As a wider context, Stuart said that in the Middle Saxon, 8th century, Christianity was being adopted and pagan cemeteries were being succeeded by organised Christian burial grounds. At Anstey Hall Farm, there was evidence of the Middle Saxon settlement, c. 750-850 AD, although the centre of the settlement was to the north of the site. There were regular ditch divisions and fence enclosures in the southern part of the site, probably for livestock. There was evidence of a north-south boundary ditch to the south of the current cemetery, across the line of the new access road from Anstey Hall to the development. There was also a palisade trench in the north of the site, near the current church. This palisade would probably have had fence posts 2-3 m high. It was c. late 8th century and may have delimited a defended part of the settlement or an early church. The palisade was removed in the 9th century.
In the Late Saxon period, the settlement may still have been centred to the north of the excavated area. There was a ditch on the same line as the Middle Saxon ditch. The north-south ditch seemed to line up with a ditch found during the Trumpington Meadows excavation. Everything in the excavated area seemed to be related to livestock. There was a pit with a lot of waste bone, including the remains of a feast.
By the 12th century, there was a reorganisation of land use. Although post-Norman, this may not be due to Norman influence. The land had been given to the Abbot of Ely in 991 and this may have been a deciding factor. The church site would have been in use and there was a track going north-south towards the church. The enclosure ditches were no longer in use and had been replaced by open fields, which continued in use until the enclosure process in the early 19th century.
The only continuity within the site from Late Saxon into the Medieval may be a large barn. There was a pit at the northern end of the site about 20 m from the early church, perhaps a cess pit or cold storage pit, with steps down into the space. Changes through the 12th century included a quarry pit at the southern side of the site, where there was an industrial area including an oven which would have been 3-4 m in diameter, with charred wheat and oats. Stuart said that this might be evidence of centralise manorial or ecclesiastical authority.
Looking more broadly across the area of Trumpington village, Stuart referred to consistency in the Late Saxon evidence from the Anstey Hall Farm, Trumpington Meadows and Waitrose sites, with similar patterns in the landscape. He noted that the western end of Grantchester Road was on a similar alignment to the Late Saxon boundary ditch and that this route may be related to the ford to Grantchester. (Stuart added that there had been another east-west route to the north of the current village, again orientated towards a ford.) He said that other alignments such as the boundary of Anstey Hall were similar to the alignment of the Late Saxon enclosures. The boundary was apparent on Baker’s 1830 map and could still be seen today. There was documentary evidence for an ‘Anstey Hall’ manor house as early as 1279 and it was possible this was built on a Saxon site. Stuart summarised the overall evidence as suggesting that the core of Late Saxon ‘Trumpington’ was in the area of the church and the houses on Maris Lane.
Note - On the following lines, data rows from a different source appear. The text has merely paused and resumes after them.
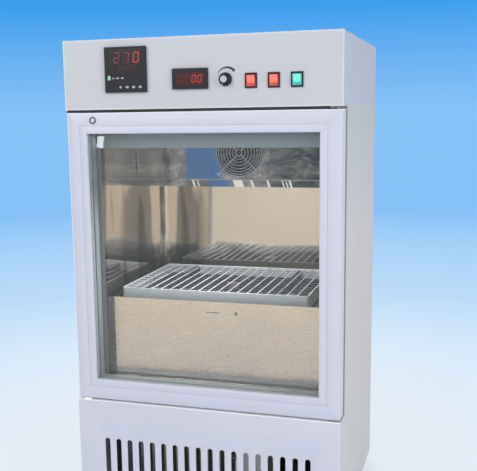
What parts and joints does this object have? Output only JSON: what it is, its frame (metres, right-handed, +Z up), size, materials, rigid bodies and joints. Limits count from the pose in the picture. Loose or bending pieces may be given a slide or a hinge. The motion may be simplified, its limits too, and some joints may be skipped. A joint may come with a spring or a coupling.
{
  "type": "incubated shaker",
  "caption": "Upright incubated shaker cabinet with a hinged glass door, an orbiting wire platform, a ducted fan and a control box.",
  "frame": {"origin": "middle of the footprint, on the floor under the levelling feet", "axes": "+Z up, the glass door faces -Y, +X to the right of a person who faces the door"},
  "size_m": [0.616, 0.537, 1.112],
  "materials": {
    "side_paint": "satin",
    "control_paint": "satin",
    "door_paint": "satin",
    "door_profile": "satin",
    "frame_grey": "satin",
    "tray_grey": "satin",
    "stainless": "polished",
    "chrome": "polished",
    "zinc_steel": "satin",
    "cast_aluminium": "satin",
    "black_plastic": "satin",
    "grey_plastic": "satin",
    "smoked_window": "gloss",
    "red_window": "gloss",
    "red_lens": "gloss",
    "green_lens": "gloss",
    "rubber": "matte",
    "white_rubber": "matte",
    "foam": "matte",
    "glass": "gloss",
    "black_enamel": "satin",
    "circuit_green": "satin"
  },
  "bodies": {
    "cabinet": {"outer_shell": "side_paint", "back_panel": "side_paint", "control_panel": "control_paint", "lower_front_panel": "door_paint", "chamber_front_flange": "frame_grey", "chamber_liner": "stainless", "air_duct_cover": "stainless", "drive_cover": "stainless", "fan_guard": "chrome", "base_pan": "zinc_steel", "upper_hinge_bracket": "zinc_steel", "lower_hinge_bracket": "zinc_steel", "lock_keeper": "zinc_steel", "speed_potentiometer": "zinc_steel", "heater_coil": "zinc_steel", "drive_base": "cast_aluminium", "evaporator": "cast_aluminium", "condenser": "cast_aluminium", "power_inlet": "black_plastic", "temp_controller_case": "black_plastic", "speed_meter_case": "black_plastic", "switch_housing_1": "black_plastic", "switch_housing_2": "black_plastic", "switch_housing_3": "black_plastic", "fan_frame": "black_plastic", "temp_controller_window": "smoked_window", "speed_meter_window": "red_window", "power_board": "circuit_green", "drive_belt": "rubber", "foam_insulation": "foam", "drive_motor": "black_enamel", "compressor": "black_enamel"},
    "door": {"door_frame": "door_profile", "outer_glass": "glass", "inner_glass": "glass", "glazing_spacer": "cast_aluminium", "door_gasket": "white_rubber", "lock_escutcheon": "chrome"},
    "lock": {"lock_cylinder": "chrome", "lock_cam": "chrome"},
    "speed_knob": {"speed_knob": "black_plastic"},
    "rocker_1": {"rocker_1": "red_lens"},
    "rocker_2": {"rocker_2": "red_lens"},
    "rocker_3": {"rocker_3": "green_lens"},
    "controller_key_1": {"controller_key_1": "grey_plastic"},
    "controller_key_2": {"controller_key_2": "grey_plastic"},
    "controller_key_3": {"controller_key_3": "grey_plastic"},
    "controller_key_4": {"controller_key_4": "grey_plastic"},
    "main_crank": {"main_crank": "zinc_steel"},
    "platform": {"platform_tray": "tray_grey", "platform_wire_rack": "chrome"},
    "idler_crank_1": {"idler_crank_1": "zinc_steel"},
    "idler_crank_2": {"idler_crank_2": "zinc_steel"},
    "idler_crank_3": {"idler_crank_3": "zinc_steel"},
    "motor_pulley": {"motor_pulley": "cast_aluminium"},
    "fan_rotor": {"fan_rotor": "black_plastic"},
    "foot_1": {"foot_1": "rubber"},
    "foot_2": {"foot_2": "rubber"},
    "foot_3": {"foot_3": "rubber"},
    "foot_4": {"foot_4": "rubber"}
  },
  "joints": [
    {"name": "door_hinge", "type": "hinge", "parent": "cabinet", "child": "door", "pos_m": [0.297, -0.2395, 0.6295], "axis": [0, 0, 1], "range_deg": [0, 110]},
    {"name": "lock_turn", "type": "hinge", "parent": "door", "child": "lock", "pos_m": [-0.2432, -0.2515, 0.9405], "axis": [0, -1, 0], "range_deg": [0, 98]},
    {"name": "speed_knob_turn", "type": "hinge", "parent": "cabinet", "child": "speed_knob", "pos_m": [0.0627, -0.2515, 1.021], "axis": [0, 1, 0], "range_deg": [0, 300]},
    {"name": "rocker_1_rock", "type": "hinge", "parent": "cabinet", "child": "rocker_1", "pos_m": [0.1172, -0.2513, 1.0173], "axis": [-1, 0, 0], "range_deg": [0, 18]},
    {"name": "rocker_2_rock", "type": "hinge", "parent": "cabinet", "child": "rocker_2", "pos_m": [0.1654, -0.2513, 1.0173], "axis": [-1, 0, 0], "range_deg": [0, 18]},
    {"name": "rocker_3_rock", "type": "hinge", "parent": "cabinet", "child": "rocker_3", "pos_m": [0.2136, -0.2513, 1.0173], "axis": [-1, 0, 0], "range_deg": [0, 18]},
    {"name": "controller_key_1_press", "type": "slide", "parent": "cabinet", "child": "controller_key_1", "axis": [0, 1, 0], "range_m": [0, 0.0008], "stiffness_N_per_m": 400, "springref_m": -0.0005},
    {"name": "controller_key_2_press", "type": "slide", "parent": "cabinet", "child": "controller_key_2", "axis": [0, 1, 0], "range_m": [0, 0.0008], "stiffness_N_per_m": 400, "springref_m": -0.0005},
    {"name": "controller_key_3_press", "type": "slide", "parent": "cabinet", "child": "controller_key_3", "axis": [0, 1, 0], "range_m": [0, 0.0008], "stiffness_N_per_m": 400, "springref_m": -0.0005},
    {"name": "controller_key_4_press", "type": "slide", "parent": "cabinet", "child": "controller_key_4", "axis": [0, 1, 0], "range_m": [0, 0.0008], "stiffness_N_per_m": 400, "springref_m": -0.0005},
    {"name": "main_crank_spin", "type": "hinge", "parent": "cabinet", "child": "main_crank", "pos_m": [0, -0.014, 0.3523], "axis": [0, 0, 1], "continuous": true},
    {"name": "platform_pivot", "type": "hinge", "parent": "main_crank", "child": "platform", "pos_m": [0, -0.004, 0.536], "axis": [0, 0, 1], "continuous": true},
    {"name": "idler_crank_1_spin", "type": "hinge", "parent": "cabinet", "child": "idler_crank_1", "pos_m": [-0.165, -0.114, 0.3523], "axis": [0, 0, 1], "continuous": true},
    {"name": "idler_crank_2_spin", "type": "hinge", "parent": "cabinet", "child": "idler_crank_2", "pos_m": [0.165, -0.114, 0.3523], "axis": [0, 0, 1], "continuous": true},
    {"name": "idler_crank_3_spin", "type": "hinge", "parent": "cabinet", "child": "idler_crank_3", "pos_m": [0, 0.091, 0.3523], "axis": [0, 0, 1], "continuous": true},
    {"name": "motor_pulley_spin", "type": "hinge", "parent": "cabinet", "child": "motor_pulley", "pos_m": [0.14, 0.026, 0.4129], "axis": [0, 0, 1], "continuous": true},
    {"name": "fan_spin", "type": "hinge", "parent": "cabinet", "child": "fan_rotor", "pos_m": [0.017, 0.0093, 0.857], "axis": [0, 1, 0], "continuous": true},
    {"name": "foot_1_screw", "type": "slide", "parent": "cabinet", "child": "foot_1", "axis": [0, 0, -1], "range_m": [0, 0.012]},
    {"name": "foot_2_screw", "type": "slide", "parent": "cabinet", "child": "foot_2", "axis": [0, 0, -1], "range_m": [0, 0.012]},
    {"name": "foot_3_screw", "type": "slide", "parent": "cabinet", "child": "foot_3", "axis": [0, 0, -1], "range_m": [0, 0.012]},
    {"name": "foot_4_screw", "type": "slide", "parent": "cabinet", "child": "foot_4", "axis": [0, 0, -1], "range_m": [0, 0.012]}
  ],
  "couplings": [
    {"joint": "platform_pivot", "follows": "main_crank_spin", "ratio": -1},
    {"joint": "idler_crank_1_spin", "follows": "main_crank_spin", "ratio": 1},
    {"joint": "idler_crank_2_spin", "follows": "main_crank_spin", "ratio": 1},
    {"joint": "idler_crank_3_spin", "follows": "main_crank_spin", "ratio": 1},
    {"joint": "motor_pulley_spin", "follows": "main_crank_spin", "ratio": 3}
  ]
}
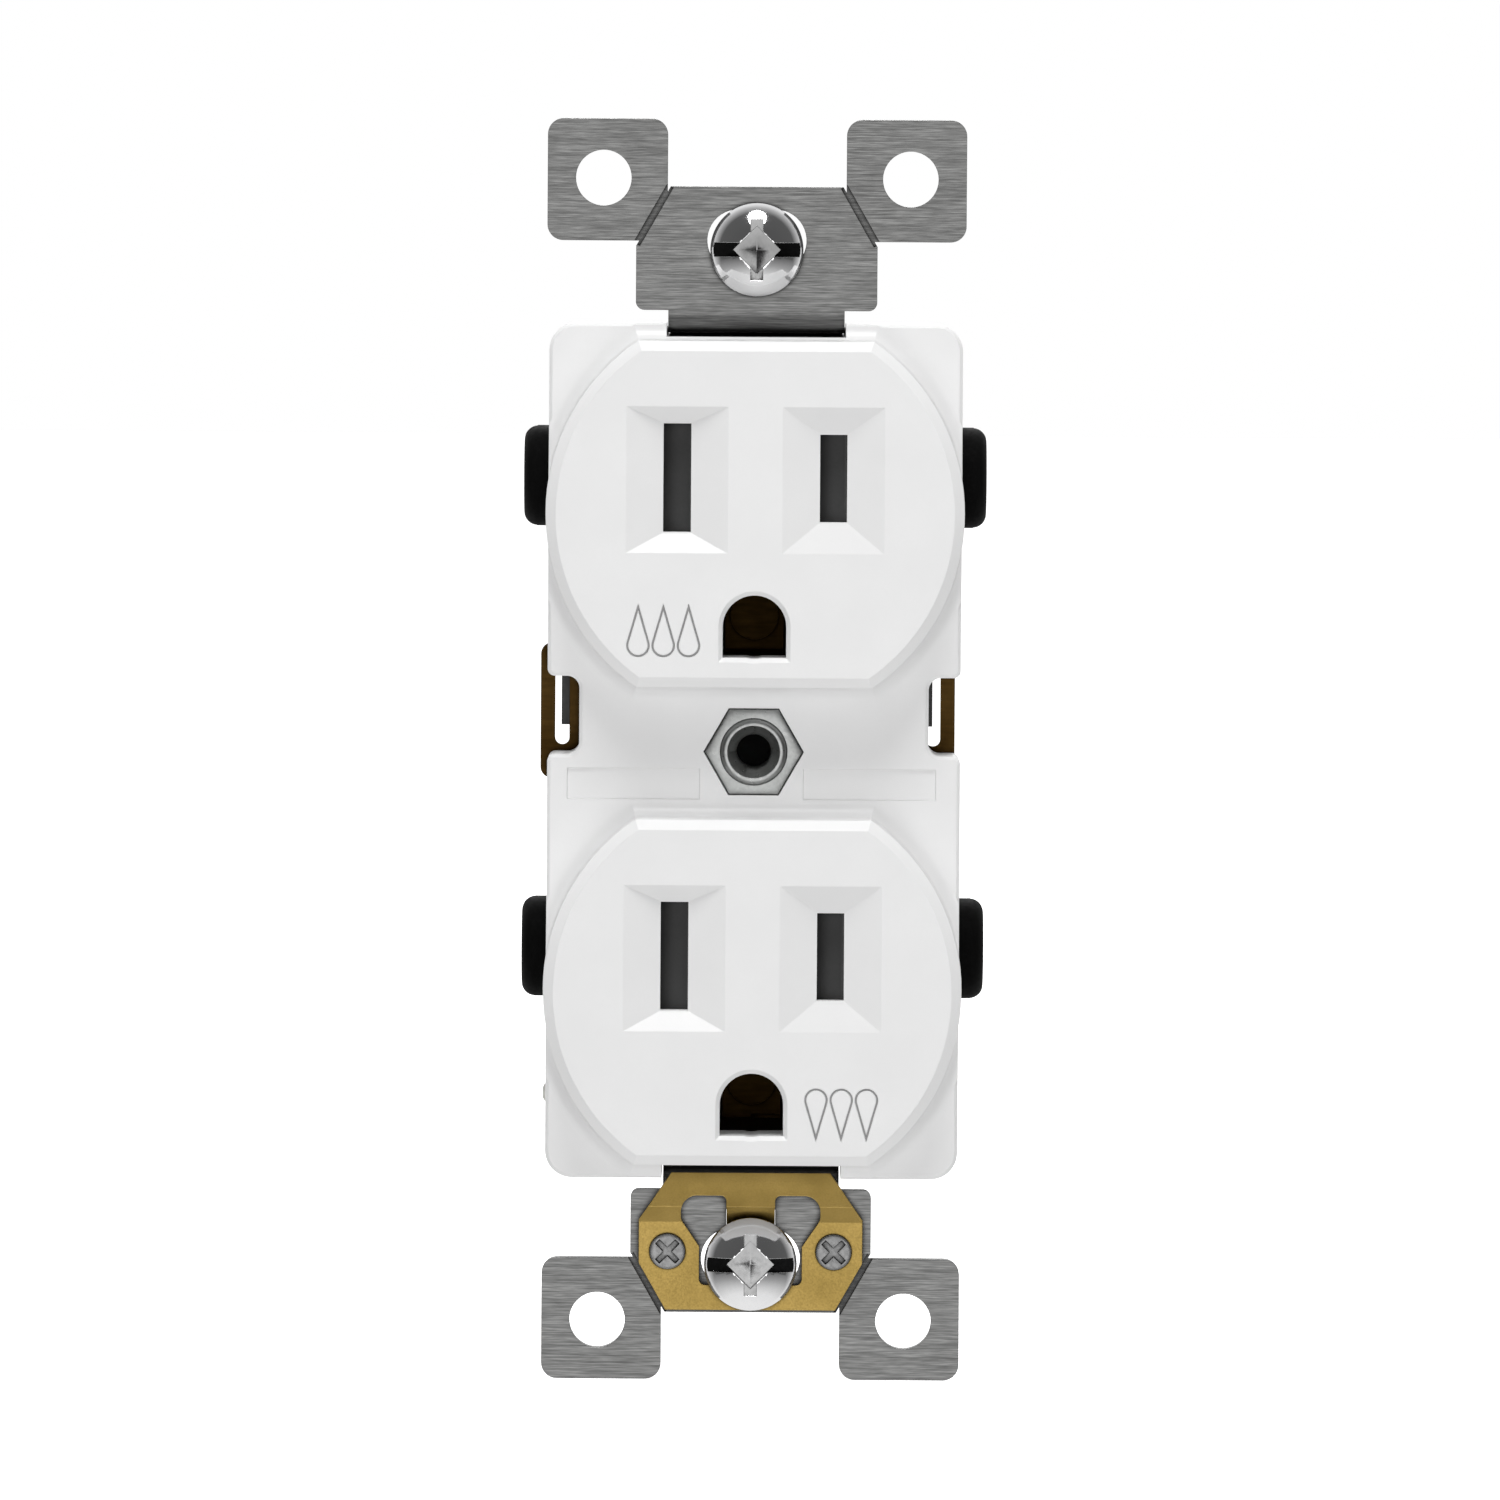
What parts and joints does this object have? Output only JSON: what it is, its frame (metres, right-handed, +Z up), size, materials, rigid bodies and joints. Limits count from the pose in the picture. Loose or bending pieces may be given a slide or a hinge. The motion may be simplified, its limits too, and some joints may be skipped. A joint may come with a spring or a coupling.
{
  "type": "duplex wall outlet",
  "caption": "Duplex wall outlet with grounded, shuttered blade sockets, side clamp terminals, a wrap-around steel strap with wing ears and a brass grounding clip.",
  "frame": {"origin": "on the axis of the centre bushing, in the plane of the strap ears' rear faces, which is the wall or box plane; also the centre of the four ear holes", "axes": "+X to the right seen from the front, -Y out of the face, +Y into the wall, +Z up, with the ground openings low"},
  "size_m": [0.0382, 0.0333, 0.1032],
  "materials": {
    "cover_white": "satin white thermoplastic, slightly glossy on the bevels",
    "body_grey": "matt dark grey moulded plastic",
    "strap_steel": "stainless sheet brushed across its width",
    "clip_brass": "rolled brass sheet, satin",
    "contact_brass": "rolled brass sheet, slightly tarnished",
    "rivet_steel": "dull plated steel, staked",
    "bushing_zinc": "dull zinc-plated steel",
    "screw_chrome": "bright plated steel",
    "screw_black": "black oxide",
    "clamp_zinc": "zinc-plated steel",
    "ground_green": "green chromate",
    "shutter_grey": "matt grey acetal",
    "retainer_plastic": "matt off-white plastic",
    "spring_steel": "bright spring wire",
    "washer_plastic": "soft off-white plastic"
  },
  "bodies": {
    "housing": {"front_cover": "cover_white", "back_body": "body_grey", "mounting_strap": "strap_steel", "ground_clip": "clip_brass", "ground_clip_rivets": "rivet_steel", "rear_strap_rivets": "rivet_steel", "plate_screw_bushing": "bushing_zinc", "assembly_screws": "rivet_steel", "hot_contact_bus": "contact_brass", "neutral_contact_bus": "contact_brass", "ground_bus": "contact_brass", "ground_contact_upper": "contact_brass", "ground_contact_lower": "contact_brass", "ground_contact_rivets": "contact_brass", "shutter_retainer_upper": "retainer_plastic", "shutter_retainer_lower": "retainer_plastic", "shutter_spring_upper": "spring_steel", "shutter_spring_lower": "spring_steel"},
    "shutter_upper": {"shutter_upper": "shutter_grey"},
    "shutter_lower": {"shutter_lower": "shutter_grey"},
    "hot_upper_clamp": {"hot_upper_clamp": "clamp_zinc"},
    "hot_upper_screw": {"hot_upper_screw": "screw_black"},
    "hot_lower_clamp": {"hot_lower_clamp": "clamp_zinc"},
    "hot_lower_screw": {"hot_lower_screw": "screw_black"},
    "neutral_upper_clamp": {"neutral_upper_clamp": "clamp_zinc"},
    "neutral_upper_screw": {"neutral_upper_screw": "screw_black"},
    "neutral_lower_clamp": {"neutral_lower_clamp": "clamp_zinc"},
    "neutral_lower_screw": {"neutral_lower_screw": "screw_black"},
    "ground_terminal_clamp": {"ground_terminal_clamp": "clamp_zinc"},
    "ground_terminal_screw": {"ground_terminal_screw": "ground_green"},
    "retaining_washer_top": {"retaining_washer_top": "washer_plastic"},
    "mounting_screw_top": {"mounting_screw_top": "screw_chrome"},
    "retaining_washer_bottom": {"retaining_washer_bottom": "washer_plastic"},
    "mounting_screw_bottom": {"mounting_screw_bottom": "screw_chrome"}
  },
  "joints": [
    {"name": "shutter_upper_slide", "type": "slide", "parent": "housing", "child": "shutter_upper", "axis": [1, 0, 0], "range_m": [0, 0.003], "stiffness_N_per_m": 60, "springref_m": -0.002, "deforming": ["shutter_spring_upper"]},
    {"name": "shutter_lower_slide", "type": "slide", "parent": "housing", "child": "shutter_lower", "axis": [1, 0, 0], "range_m": [0, 0.003], "stiffness_N_per_m": 60, "springref_m": -0.002, "deforming": ["shutter_spring_lower"]},
    {"name": "hot_upper_clamp_slide", "type": "slide", "parent": "housing", "child": "hot_upper_clamp", "axis": [-1, 0, 0], "range_m": [0, 0.00229]},
    {"name": "hot_upper_screw_turn", "type": "hinge", "parent": "hot_upper_clamp", "child": "hot_upper_screw", "pos_m": [0.0175, 0.0105, 0.02215], "axis": [-1, 0, 0], "range_deg": [0, 1040]},
    {"name": "hot_lower_clamp_slide", "type": "slide", "parent": "housing", "child": "hot_lower_clamp", "axis": [-1, 0, 0], "range_m": [0, 0.00229]},
    {"name": "hot_lower_screw_turn", "type": "hinge", "parent": "hot_lower_clamp", "child": "hot_lower_screw", "pos_m": [0.0175, 0.0105, -0.01675], "axis": [-1, 0, 0], "range_deg": [0, 1040]},
    {"name": "neutral_upper_clamp_slide", "type": "slide", "parent": "housing", "child": "neutral_upper_clamp", "axis": [1, 0, 0], "range_m": [0, 0.00229]},
    {"name": "neutral_upper_screw_turn", "type": "hinge", "parent": "neutral_upper_clamp", "child": "neutral_upper_screw", "pos_m": [-0.0175, 0.0105, 0.02215], "axis": [1, 0, 0], "range_deg": [0, 1040]},
    {"name": "neutral_lower_clamp_slide", "type": "slide", "parent": "housing", "child": "neutral_lower_clamp", "axis": [1, 0, 0], "range_m": [0, 0.00229]},
    {"name": "neutral_lower_screw_turn", "type": "hinge", "parent": "neutral_lower_clamp", "child": "neutral_lower_screw", "pos_m": [-0.0175, 0.0105, -0.01675], "axis": [1, 0, 0], "range_deg": [0, 1040]},
    {"name": "ground_terminal_clamp_slide", "type": "slide", "parent": "housing", "child": "ground_terminal_clamp", "axis": [1, 0, 0], "range_m": [0, 0.00209]},
    {"name": "ground_terminal_screw_turn", "type": "hinge", "parent": "ground_terminal_clamp", "child": "ground_terminal_screw", "pos_m": [-0.0155, 0.0105, -0.02858], "axis": [1, 0, 0], "range_deg": [0, 949]},
    {"name": "retaining_washer_top_slide", "type": "slide", "parent": "housing", "child": "retaining_washer_top", "axis": [1, 0, 0], "range_m": [-0.0015, 0.0015]},
    {"name": "mounting_screw_top_spin", "type": "hinge", "parent": "retaining_washer_top", "child": "mounting_screw_top", "pos_m": [0, 0, 0.04092], "axis": [0, 1, 0], "continuous": true},
    {"name": "retaining_washer_bottom_slide", "type": "slide", "parent": "housing", "child": "retaining_washer_bottom", "axis": [1, 0, 0], "range_m": [-0.0015, 0.0015]},
    {"name": "mounting_screw_bottom_spin", "type": "hinge", "parent": "retaining_washer_bottom", "child": "mounting_screw_bottom", "pos_m": [0, 0, -0.042], "axis": [0, 1, 0], "continuous": true}
  ],
  "couplings": [
    {"joint": "hot_upper_screw_turn", "follows": "hot_upper_clamp_slide", "rad_per_m": 7915.8},
    {"joint": "hot_lower_screw_turn", "follows": "hot_lower_clamp_slide", "rad_per_m": 7915.8},
    {"joint": "neutral_upper_screw_turn", "follows": "neutral_upper_clamp_slide", "rad_per_m": 7915.8},
    {"joint": "neutral_lower_screw_turn", "follows": "neutral_lower_clamp_slide", "rad_per_m": 7915.8},
    {"joint": "ground_terminal_screw_turn", "follows": "ground_terminal_clamp_slide", "rad_per_m": 7915.8}
  ]
}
One question was about the synthesis of the results from the patchwork of excavations across the area. Stuart replied that the report on the Anstey Hall Farm excavation was being finalised and he understood the Cambridge Archaeological Unit was publishing a report on its work.
Another question was about water supplies. Stuart mentioned that deep wells were found in the Trumpington Meadows excavation (Early Saxon).
He was asked about the likely size of the local population. Stuart commented that there was a problem that the excavation was on the edge of the settlement area. Andrew Roberts added that the information in the Domesday Book gave a population of 37 households (about 185 people) in 1086.
Stuart was asked why there were so few finds in the Saxon ditches. He explained that there was less pottery production in the Saxon period than in the Roman period, with more use of organic material that had not survived.